Kasabian surrendered herself in New Hampshire, where she had fled the group after the crimes. Watson was arrested in McKinney, Texas, and Krenwinkel was located in Mobile, Alabama.
Van Houten was also arrested in connection with the LaBianca murders.
The trial of Manson and the three women had a circus-like atmosphere. Manson showed up in court one morning with a bloody “X” carved into his forehead.
Bugliosi wrote in "Helter Skelter" that Manson's followers, who sat outside the courthouse every day, passed out a statement explaining his actions.
“I have X’d myself from your world,” Manson’s statement said, in part. “You have created the monster. I am not of you, from you, nor do I condone your unjust attitude toward things, animals and people that you do not try to understand.”
Atkins, Krenwinkel and Van Houten followed Manson’s lead, marking their own foreheads. They would hold hands, giggling and singing, as they arrived for court each morning.
Manson’s female followers who were holding vigil outside also carved their foreheads as they tried to tell the world of their leader’s vision.
A January 1971 Associated Press story republished Wednesday to mark the anniversary of the killings described the outcome of the seven-month-long trial.

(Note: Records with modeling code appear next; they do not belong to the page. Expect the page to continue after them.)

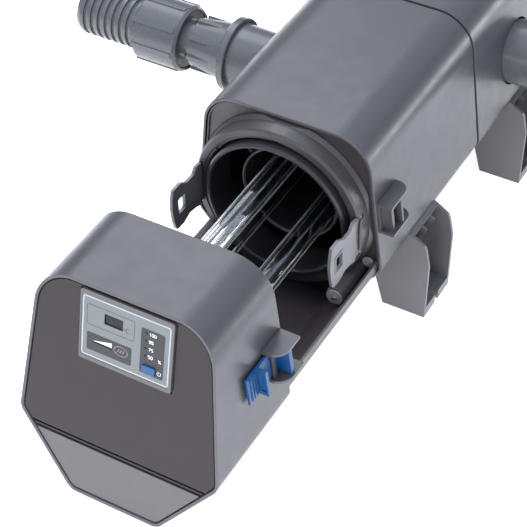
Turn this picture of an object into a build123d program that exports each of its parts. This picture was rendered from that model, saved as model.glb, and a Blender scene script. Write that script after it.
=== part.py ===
"""Pond UV clarifier with its lamp head pulled part of the way out of the tank.

Millimetres. +X is to the right seen from the lamp head, +Y runs back along the tank, +Z is up.
The shapes are drawn with y = 0 at the tank's front rim. The export moves them along Y, so the
finished origin is on the floor, under the middle of the whole object.
"""
from build123d import *
from functools import lru_cache
import math
import os

# ---------------------------------------------------------------- hull section
HULL_TOP_Z = 260.0
HULL_TOP_HALF = 88.0
HULL_SIDE_Z = 106.0
HULL_SIDE_HALF = 105.0
HULL_FLOOR_Z = 37.5
HULL_FLOOR_HALF = 47.0
HULL_TOP_RADIUS = 40.0
HULL_LOWER_RADIUS = 14.0
WALL = 3.0
RIGHT = 1
LEFT = -1
SIDE_SLOPE = (HULL_SIDE_HALF - HULL_TOP_HALF) / (HULL_TOP_Z - HULL_SIDE_Z)
WIDE = 600.0

# ---------------------------------------------------------------- tank lengths
SEAM_Y = 220.0
SEAM_WIDTH = 2.5
TANK_LENGTH = 430.0
TANK_END_RADIUS = 42.0
REAR_BULGE = 1.0
RIM_GAP = 1.1
PLATE_FRONT_Y = 3.0
PLATE_BACK_Y = 8.0

# ------------------------------------------------- water vessel, on the lamp axis
AXIS_Z = 162.0
VESSEL_RADIUS = 88.0
VESSEL_WALL = 4.0
VESSEL_END_Y = 404.0
SADDLE_PLACES = (60.0, 368.0)
NECK_FRONT_Y = -26.0
NECK_BORE = 72.4
NECK_RADIUS = 78.0
FLOW_RADIUS = 54.0
FLOW_WALL = 3.5
FLOW_FRONT_Y = 4.0
FLOW_BACK_Y = 388.0
RING_FRONT_Y = -20.0
RING_RADIUS = 92.0
RING_INNER = 80.0
RING_FLARE = 95.0
RING_NOTCH_HALF = 4.0
RING_NOTCH_ANGLES = (0, 52, -52, 128, -128, 180)
FIN_FRONT_Y = 14.0
FIN_BACK_Y = 30.0
FIN_HALF = 1.5

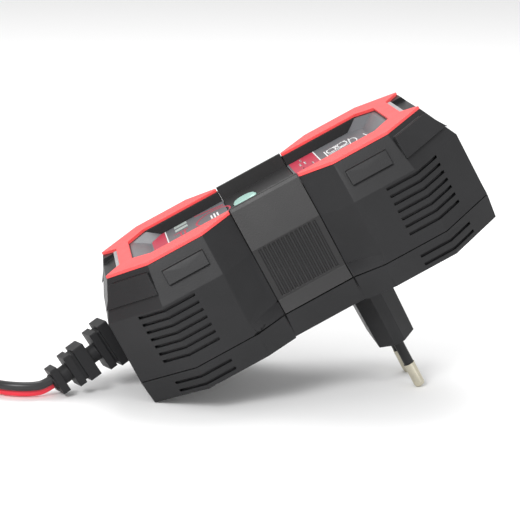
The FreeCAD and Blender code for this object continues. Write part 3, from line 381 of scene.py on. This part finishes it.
def make_tails():
    for tag, way in CLAMPS.items():
        points = [(x, COIL.y + way * y, z) for x, y, z in TAIL_ROUTE]
        curve = nurbs(f"{tag}_tail_wire", points, CORE_R)
        curve.materials.append(looks[f"lead_{tag}"])
        tail = new_piece(f"{tag}_tail_wire", curve, f"lead_{tag}", replaced=(f"{tag}_tail",))
        line = centre_line(points)
        rounded(f"{tag}_clamp_fixed_jaw", JAW_EDGE)


make_lead()
make_tails()


# ---------------------------------------------------------------- finish of the CAD nodes
def colour_nodes():
    for node, thing in frame["nodes"].items():
        for slot in thing.material_slots:
            slot.material = looks[slot_of[node]]


def make_rounded():
    for node in ("upper_housing", "lower_housing", "centre_band", "plug_block"):
        rounded(node, HOUSING_EDGE)
    for node in ("red_frame_left", "red_frame_right", "end_trim_strips"):
        rounded(node, TRIM_EDGE)
    for node in ("strain_relief", "coil_tie"):
        rounded(node, SOFT_EDGE)
    for tag in CLAMPS:
        rounded(f"{tag}_clamp_moving_jaw", JAW_EDGE, f"{tag}_clamp_jaw")


colour_nodes()
make_rounded()


# ---------------------------------------------------------------- print on the label panels
PRINT_Z = 68.8  # face of the panels in the design frame
INK = 0.06  # height of the ink above the panel
SECTOR = (-17.4, 18.2)  # y range of the printed sectors, across the panel


def plate(work, corners):
    """A thin raised plate of ink; corners are (distance from the housing's middle, y)."""
    low = [work.verts.new(TIP @ Vector((MID_X + x, y, PRINT_Z - INK))) for x, y in corners]
    top = [work.verts.new(TIP @ Vector((MID_X + x, y, PRINT_Z + INK))) for x, y in corners]
    count = len(corners)
    work.faces.new(top)
    work.faces.new(low[::-1])
    for i in range(count):
        work.faces.new((low[i], low[(i + 1) % count], top[(i + 1) % count], top[i]))


def bar(work, x0, y0, x1, y1):
    plate(work, ((x0, y0), (x1, y0), (x1, y1), (x0, y1)))


def sector(work, x0, x1):
    bar(work, x0, SECTOR[0], x1, SECTOR[1])


def stroke(work, start, end, width):
    a, b = Vector((*start, 0)), Vector((*end, 0))
    side = Vector((-(b - a).y, (b - a).x, 0)).normalized() * width / 2
    plate(work, [(v.x, v.y) for v in (a - side, b - side, b + side, a + side)])


def ring(work, centre, half_x, half_y, width, start=0, sweep=360):
    """An oval line, or a stretch of one, made of short plates."""
    x, y = centre
    steps = 36
    for i in range(steps):
        a = math.radians(start + sweep * i / steps)
        b = math.radians(start + sweep * (i + 1) / steps)
        plate(work, [(x + (half_x - inset) * math.cos(way), y + (half_y - inset) * math.sin(way))
                     for way, inset in ((a, width), (a, 0), (b, 0), (b, width))])


def crimson_marks(work):
    sector(work, -42.4, -37.0)
    sector(work, 13.9, 23.4)
    ring(work, (-18.6, 4.4), 7.0, 7.6, 0.7)
    stroke(work, (-24.8, 17.4), (-13.6, 12.6), 0.8)
    stroke(work, (-24.8, -11.0), (-14.2, -7.4), 0.8)
    for x in (-31.9, -30.3):
        bar(work, x, -5.5, x + 0.7, 5.8)
    bar(work, -34.0, 6.4, -28.6, 7.0)
    ring(work, (-31.0, -9.5), 2.2, 2.6, 0.6)


def white_marks(work):
    sector(work, -36.9, -36.5)
    sector(work, 23.5, 23.9)
    bar(work, -19.6, 1.2, -19.0, 6.6)
    bar(work, -18.4, 0.6, -17.8, 7.2)
    bar(work, -17.2, 1.2, -16.6, 6.6)
    for x, y0, y1 in ((16.8, 6.5, 11.0), (17.8, 12.0, 17.0), (18.6, 6.5, 11.0), (19.9, -4.4, 0.4),
                      (20.8, 1.2, 5.0), (16.0, -4.8, -0.6), (17.0, -1.0, 3.2), (15.6, -13.0, -9.0)):
        bar(work, x, y0, x + 0.6, y1)
    ring(work, (29.0, 6.2), 1.9, 3.2, 0.45)
    ring(work, (33.4, 6.4), 2.0, 3.6, 0.45)
    ring(work, (37.2, 3.4), 1.5, 4.4, 0.4, start=-60, sweep=230)
    for y in (1.6, 3.6, 8.8):
        stroke(work, (27.4, y), (35.2, y + 0.9), 0.5)
    stroke(work, (30.8, 9.6), (32.6, 1.8), 0.5)
    stroke(work, (35.6, -1.0), (36.4, 9.4), 0.4)
    bar(work, 26.4, 0.4, 26.8, 9.4)
    bar(work, 26.4, -8.0, 36.0, -7.5)
    stroke(work, (41.6, 5.2), (42.4, -2.6), 0.35)


def pale_marks(work):
    bar(work, -33.2, 14.8, -28.2, 18.0)
    bar(work, -33.2, 9.8, -28.2, 12.8)


def make_print():
    for ink, draw in (("crimson", crimson_marks), ("white", white_marks), ("pale", pale_marks)):
        work = bmesh.new()
        draw(work)
        bmesh.ops.recalc_face_normals(work, faces=work.faces)
        mesh = bpy.data.meshes.new(f"label_marks_{ink}")
        work.to_mesh(mesh)
        work.free()
        mesh.materials.append(inks[ink])
        new_piece(f"label_marks_{ink}", mesh, "label_print")


make_print()


# ---------------------------------------------------------------- clamp springs
SPRING_MIDDLE = Vector((-259.2, 19.5, 7.0))  # of the red clamp's spring
SPRING_TURNS = 6.5
TURN_STEPS = 12
SPRING_HALF = 8.1  # half the length of the spring
SPRING_REACH = 3.1  # from the axis to the middle of the wire
SPRING_WIRE = 0.45  # radius of the wire


def spring_points(middle, way):
    """A helix along y, from the moving handle to the fixed one."""
    steps = int(SPRING_TURNS * TURN_STEPS)
    points = []
    for i in range(steps + 1):
        around = math.radians(360 / TURN_STEPS * i)
        along = way * (SPRING_HALF - 2 * SPRING_HALF * i / steps)
        points.append((middle.x + SPRING_REACH * math.cos(around), middle.y + along,
                       middle.z + SPRING_REACH * math.sin(around)))
    return points


def make_springs():
    """Coiled wire between the handles of each clamp."""
    for tag, way in CLAMPS.items():
        middle = Vector((SPRING_MIDDLE.x, COIL.y + way * SPRING_MIDDLE.y, SPRING_MIDDLE.z))
        name = f"{tag}_spring_coil"
        mesh = curve_mesh(nurbs("wire", spring_points(middle, way), SPRING_WIRE))
        mesh.name = name
        mesh.materials.append(looks["spring_steel"])
        spring = bpy.data.objects.new(name, mesh)
        scene.collection.objects.link(spring)
        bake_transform(spring)
        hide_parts(f"{tag}_clamp_spring")


make_springs()


# ---------------------------------------------------------------- stage
def make_stage():
    floor_mesh = bpy.data.meshes.new("floor")
    half = 6.0
    floor_mesh.from_pydata([(-half, -half, 0), (half, -half, 0), (half, half, 0), (-half, half, 0)],
                           [], [(0, 1, 2, 3)])
    floor = bpy.data.objects.new("floor", floor_mesh)
    scene.collection.objects.link(floor)
    pale = (0.93, 0.93, 0.93)
    floor_mesh.materials.append(plastic("pale_floor", pale, rough=0.8, bump=0.0, vary=0.0))
    world = bpy.data.worlds.new("studio")
    scene.world = world
    world.use_nodes = True
    sky = world.node_tree.nodes["Background"]
    sky.inputs["Color"].default_value = (1, 1, 1, 1)
    sky.inputs["Strength"].default_value = 0.8
    scene.view_settings.view_transform = "Standard"


LIT_SPOT = Vector((0, 0, 0.04))  # what the lights point at, in metres


def area_light(name, place, width, power):
    light = bpy.data.lights.new(name, "AREA")
    light.size = width
    light.energy = power
    lamp = bpy.data.objects.new(name, light)
    scene.collection.objects.link(lamp)
    lamp.location = place
    lamp.rotation_euler = (LIT_SPOT - Vector(place)).to_track_quat("-Z", "Y").to_euler()


make_stage()
area_light("key", (-0.7, -1.1, 1.0), 0.5, 16)
area_light("fill", (0.9, -1.0, 0.6), 0.7, 2)
area_light("top", (0.1, 0.5, 1.3), 0.8, 8)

Manson, Atkins, Krenwinkel and Van Houten were all convicted of first-degree murder and conspiracy charges. Van Houten was convicted of conspiracy charges for both the Tate and LaBianca slayings, but murder charges only for the deaths of the LaBiancas.
The AP reported the four, who had earlier in the trial been banned from court for wild outbursts, sat passively as the 27 guilty verdicts against them were read.
Manson, who at one point had demanded to represent himself, shouted at the judge.
"We're still not allowed to put on a defense!" he yelled. "You won't outlive that, old man."
He also muttered that the jurors were “all guilty.”
The star witness at trial was Kasabian, who received immunity from prosecution in exchange for her testimony and cooperation. According to the AP, she spent 19 days on the witness stand, describing in detail what she knew of the two nights of horror.
“I’m not surprised, but my heart really grieves for them,” Kasabian said after the verdicts.
Watson, who had fought extradition from Texas to California, was later tried and convicted of all seven of the murders.
Manson and all four followers convicted in the Tate-LaBianca murders were sentenced to death. Their sentences were commuted to life in prison in 1972 when California outlawed the death penalty.
Atkins, Manson and another of his followers, Bobby Beausoleil, were also convicted in the July 27, 1969, murder of music teacher Gary Hinman. Hinman, an acquaintance of the family, was reportedly killed for his money and vehicles.
Manson and family members Steve “Clem” Grogan and Bruce Davis were convicted of killing Donald “Shorty” Shea, a Hollywood stuntman, on Aug. 26, 1969. Manson reportedly ordered Shea’s death because he believed Shea had reported the family to the police, leading to the Aug. 16 raid on Spahn Ranch.
Shea’s skeletal remains were found near the ranch in 1977 after Grogan agreed to lead investigators to the spot where he'd been buried.
Grogan was paroled in 1985 and is the only member of the family convicted of murder to receive his freedom.
Davis, Watson, Krenwinkel and Van Houten remain in prison.
Atkins died of cancer in 2009 at the Central California Women's Facility in Chowchilla. She had requested compassionate release but was denied.
Manson died of natural causes in 2017 at a hospital, where he was taken from the California State Prison in Corcoran. He was 83.